Anyway, with apologies to Langston Hughes, this particular dream deferred did not explode. Unless you count the actual explosions that occur throughout the show. (The Phantom is a bit of a close hand magic aficionado, it seems.) Even at two hours and thirty-five minutes of song and dance and largely inaudible dialogue, I was not bored. There was always something to look at, whether it was a giant prop elephant or an endlessly descending staircase or a gondola apparently furnished by Pier One or Christine's father's grave that the Phantom pops out of for some reason. And that chandelier! It is truly a shame they do not give out Tonys for fixtures. It rose, it fell, it shook violently in place, it flickered its lights on and off in sequence. The human performers were less animated by contrast. (Though they were in fact very good.) 

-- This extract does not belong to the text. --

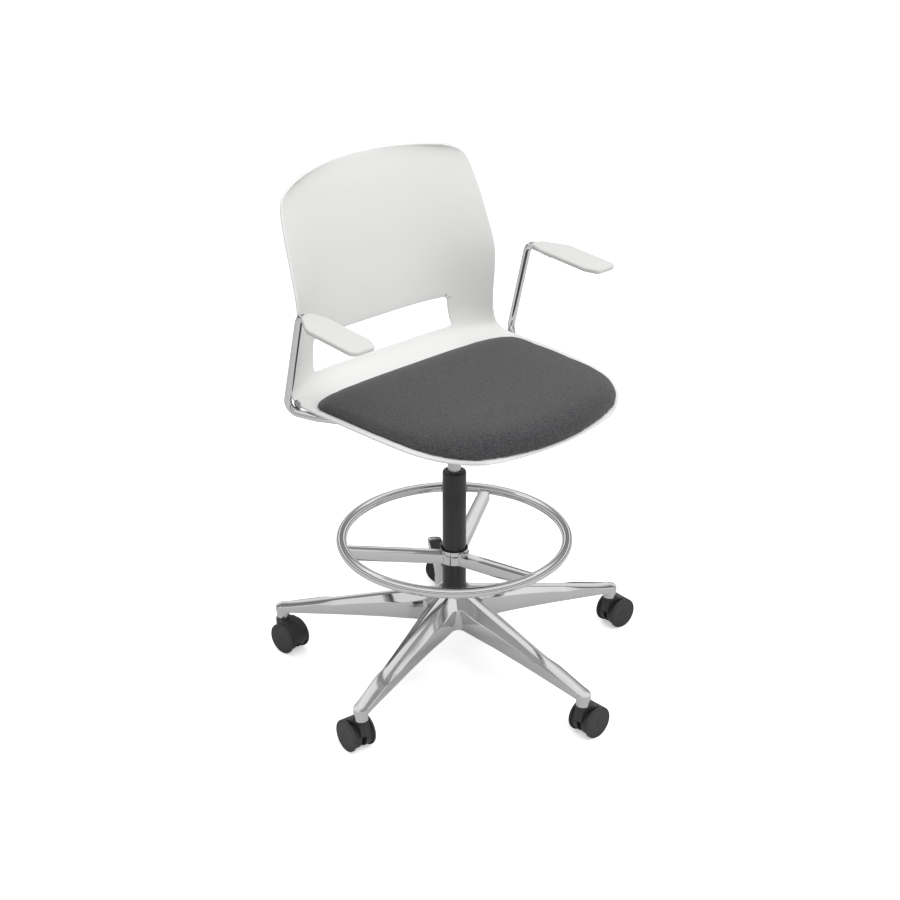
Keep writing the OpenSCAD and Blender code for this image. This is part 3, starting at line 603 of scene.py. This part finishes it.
RING_R, RING_Z, RING_TUBE_R, HUB_BORE_R = 238.5, 311, 11, 28.6
SPOKES = (30, 150, 270)
SPOKE_STATIONS = [80, 92, 110, 130, 150, 170, 190, 205, 218, 230]
RING_HUB_R, RING_FILLET, SPOKE_ROOT, SPOKE_WALL = 29.0, 38, 14, 9
BEAD_R, BEAD_TUBE_R, BEAD_IN, BEAD_DROP, BEAD_LEAN, BEAD_SQUASH = 9.6, 1.6, 9.2, 9.4, -95, 0.9


def spoke_half(x):
    return SPOKE_ROOT - 2.5 * min(1, max(0, (x - 70) / 160))


def spoke_top(x, y):
    rise = 278 + 7 * min(1, max(0, (x - 34) / 24)) if x < 58 else 285 + 30 * (x - 58) / 180
    return rise - 0.010 * min(y, 12) ** 2 * eased_step(x, 40, 90)


def spoke_across(j, b, x):
    return b.y * [0, 0.3, 0.55, 0.74, 0.88, 0.96, 1][j]


def spoke_under(r):
    return 257.1 + 5 * min(1, max(0, (r - 30) / 30)) + 28 * min(1, max(0, (r - 60) / 178))


def make_ring():
    put_down()
    bpy.ops.mesh.primitive_torus_add(major_radius=RING_R * MM, minor_radius=RING_TUBE_R * MM,
                                     major_segments=160, minor_segments=28, location=(0, 0, RING_Z * MM))
    hoop = settled(named("ring_bright"))
    hub = cast_star("ring_casting", len(SPOKES), RING_HUB_R, RING_FILLET, SPOKE_ROOT, spoke_half, spoke_top,
                    spoke_under, SPOKE_STATIONS, spoke_across, SPOKE_WALL)
    eased(hub, 1.2 * MM, 28, 3)
    for v in hub.data.vertices:     # the wall stops at the hub's bore
        k = max(1, HUB_BORE_R * MM / math.hypot(v.co.x, v.co.y))
        v.co = (v.co.x * k, v.co.y * k, v.co.z)
    collar = turned("collar", [(27.35, 276.2), (28, 277), (30.2, 277), (31.3, 276.2), (31.3, 257.8),
                               (30.2, 257), (28, 257), (27.35, 257.8), (27.35, 276.2)], 96, False)
    hub.data.transform(about_z(SPOKES[0]))
    hub = joined([hub, collar], "ring_casting")
    beads = []
    for a in SPOKES:
        put_down()
        bpy.ops.mesh.primitive_torus_add(major_radius=BEAD_R * MM, minor_radius=BEAD_TUBE_R * MM,
                                         major_segments=40, minor_segments=10)
        bead = named("bead")
        spot = Matrix.Translation(Vector((RING_R - BEAD_IN, 0, RING_Z - BEAD_DROP)) * MM)
        lean = Matrix.Rotation(math.radians(BEAD_LEAN), 4, "Y")
        settled(bead, about_z(a) @ spot @ lean @ Matrix.Diagonal((BEAD_SQUASH, 1, 1, 1)))
        beads.append(bead)
    hub = joined([hub, *beads], "ring_casting")
    return shaded(hoop, 60), shaded(hub, 32)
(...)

At this point, it seems ungenerous and unnecessary to say that much of the show, if scrutinized, actually does not make sense. Or that the score is a bit florid and lands at only number four on my ranking of ALW shows, and likely does not make my top 25 overall. The point is that it has entertainment value, which I would even put in all caps if it did not seem shouty. The crowd went absolutely wild, even the elderly couple down the row that had brought binoculars (not opera glasses, like what appeared to be hunting binoculars, and not one pair, but two), and I was right there with them. I would see it again. Although i would probably pee during "Wishing You Were Somehow Here Again," as that intermission bathroom line was truly killer.